Former South African president Jacob Zuma staged a huge election rally on Saturday, vowing to return to power despite a legal challenge to his candidacy.
More than 30,000 supporters packed the Orlando Stadium in Soweto to hear their champion promise black South Africans more jobs and better wages.
“When we reach the final destination nobody will be poor, or unemployed, we are going to be doing things for all of us,” the 82-year-old declared to cheers.
The elderly party leader appeared tired as he arrived in the stadium, escorted by MK fighters in military fatigues and traditional Zulu warriors with spears and leopard skins.
But he rallied as he stepped forward to speak, leading the crowd in revolutionary song and speaking for more than an hour before launching into another chorus.
Between 2009 and 2018 Zuma served as a South Africa’s fourth president in the post-apartheid era and leader of the ruling African National Congress (ANC).
But he left office under the shadow of a corruption probe and was jailed in 2021 for contempt of court, a decision that triggered a wave of riots that left 350 people dead. He has now launched a new party, uMkhonto we Sizwe (MK), to challenge his ANC successor Cyril Ramaphosa for the presidency in the general election on May 29.
In South Africa, a president is chosen by newly elected MPs, but electoral authorities say he should be barred from standing because of the conviction.
The Constitutional Court has been called on to decide the matter after a lower tribunal found in Zuma’s favour, but Zuma’s supporters plan to push on regardless. There are concerns that if Zuma, still popular with many of his fellow Zulus, is declared ineligible at this late stage there may be another round of unrest.
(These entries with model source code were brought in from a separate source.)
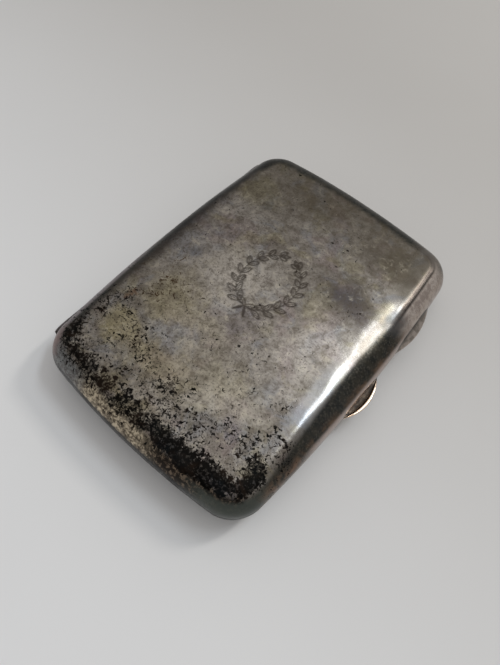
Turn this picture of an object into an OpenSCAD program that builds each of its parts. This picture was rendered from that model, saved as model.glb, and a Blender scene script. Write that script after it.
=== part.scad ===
// Pocket cigarette case: two pressed sheet halves with bowed sides and rounded edges,
// a long knuckle hinge let into one long side and two thumb pieces on the other.
// X runs from the hinge to the catch, Y along the hinge and Z up. Z = 0 is the surface
// the closed case lies on, and X = Y = 0 is the middle of the plan outline.
// All sizes are in millimetres.

/* [Case] */
// Length along the hinge, between the middles of the two ends
case_length = 83; // [76:0.5:100]
// Width, between the middles of the two long sides
case_width = 60.6; // [54:0.2:72]
// Radius of the bow of the long sides in plan
long_side_radius = 375; // [270:5:480]
// Radius of the bow of the short sides in plan
short_side_radius = 190; // [140:5:300]
// Radius of the corners in plan
corner_radius = 8; // [7:0.25:12]
// Depth of each half, from its rim to its flat
half_depth = 6.8; // [6.4:0.1:8]
// Radius of the rounded edge between wall and flat
edge_radius = 6; // [4.5:0.1:6.2]
// Thickness of the sheet metal
sheet = 0.6; // [0.4:0.05:0.8]
// Gap between the two rims when shut
seam_gap = 0.1; // [0.05:0.05:0.3]

/* [Rim] */
// Width of the strengthening wire inside the rim of the base
rim_width = 1.0; // [0.7:0.05:1.3]
// Height of the strengthening wire
rim_height = 1.2; // [0.9:0.05:1.3]

/* [Hinge] */
// Distance from each end of the hinge barrel to the end of the case
hinge_margin = 6.5; // [5.5:0.25:13.5]
// Diameter of the hinge barrel
barrel_diameter = 2.2; // [1.9:0.05:2.4]
// Diameter of the hinge pin
pin_diameter = 1.0; // [0.8:0.05:1.2]
// How far the hinge axis lies inside the widest part of the hinge side
hinge_inset = 1.1; // [0.8:0.05:1.3]
// Metal round the knuckles in the bar that they are seated in
bearer_wall = 0.35; // [0.25:0.05:0.4]
// Thickness of the flat web that closes the wall behind the barrel
web_thickness = 0.7; // [0.5:0.05:0.9]
// Length of the plug that hides each end of the pin
plug_length = 1.5; // [1:0.1:3]
// How far the domed head of the plug stands out of the barrel
plug_dome = 0.125; // [0.05:0.025:0.3]

/* [Catch] */
// Length of the thumb piece of the base along the catch side
base_thumb_length = 12.5; // [9:0.5:16]
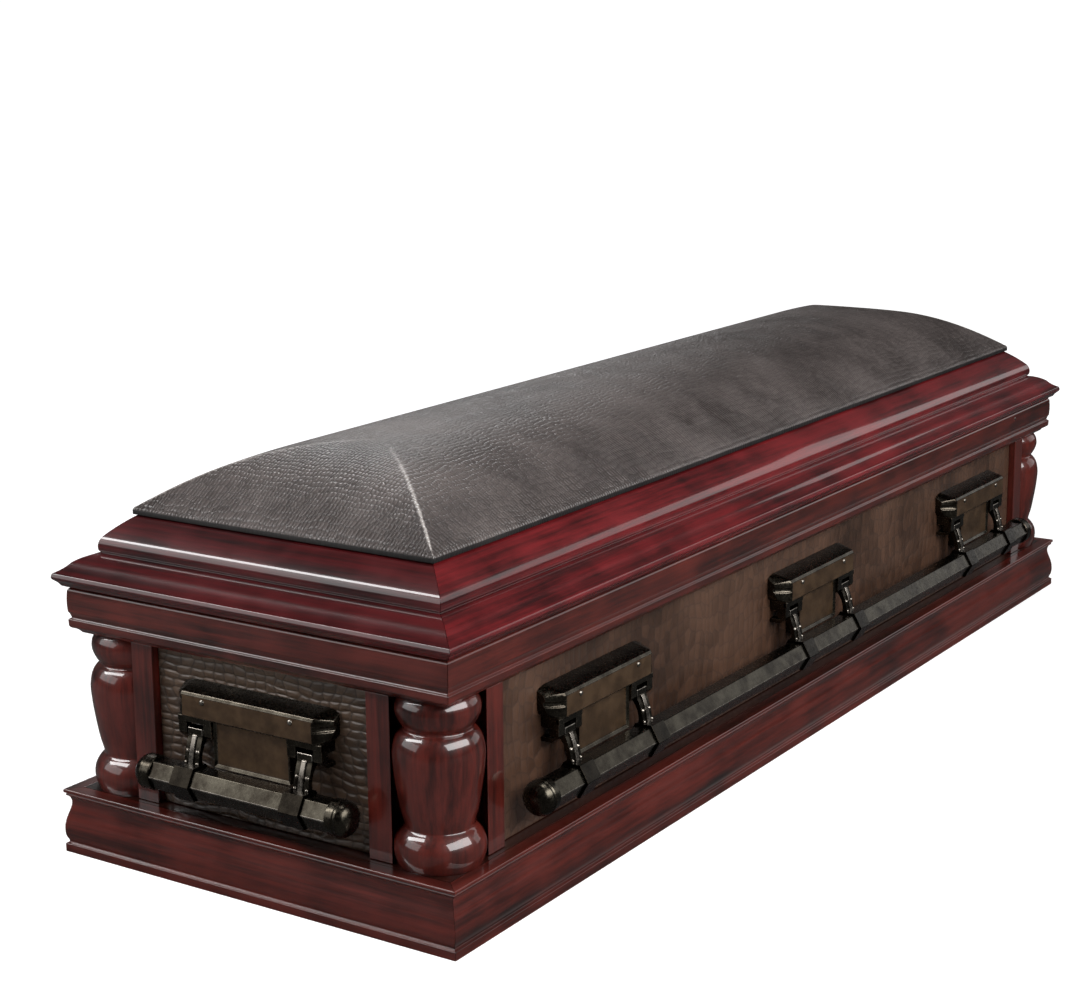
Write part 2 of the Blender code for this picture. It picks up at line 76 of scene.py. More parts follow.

But the party, named after the ANC’s armed wing during the anti-apartheid struggle, will remain on the ballot and could cut into Ramaphosa’s vote.
“We see him as our Moses from the religious text,” said 55-year-old job seeker Nomthandanzo Nhlapho. Observers do not credit the MK with much support outside Zuma’s native KwaZulu-Natal, South Africa’s key electoral battleground.
But at the stadium in Soweto, the symbolic heart of ANC support, speaker after speaker declared that the party was on course for a two-thirds super majority.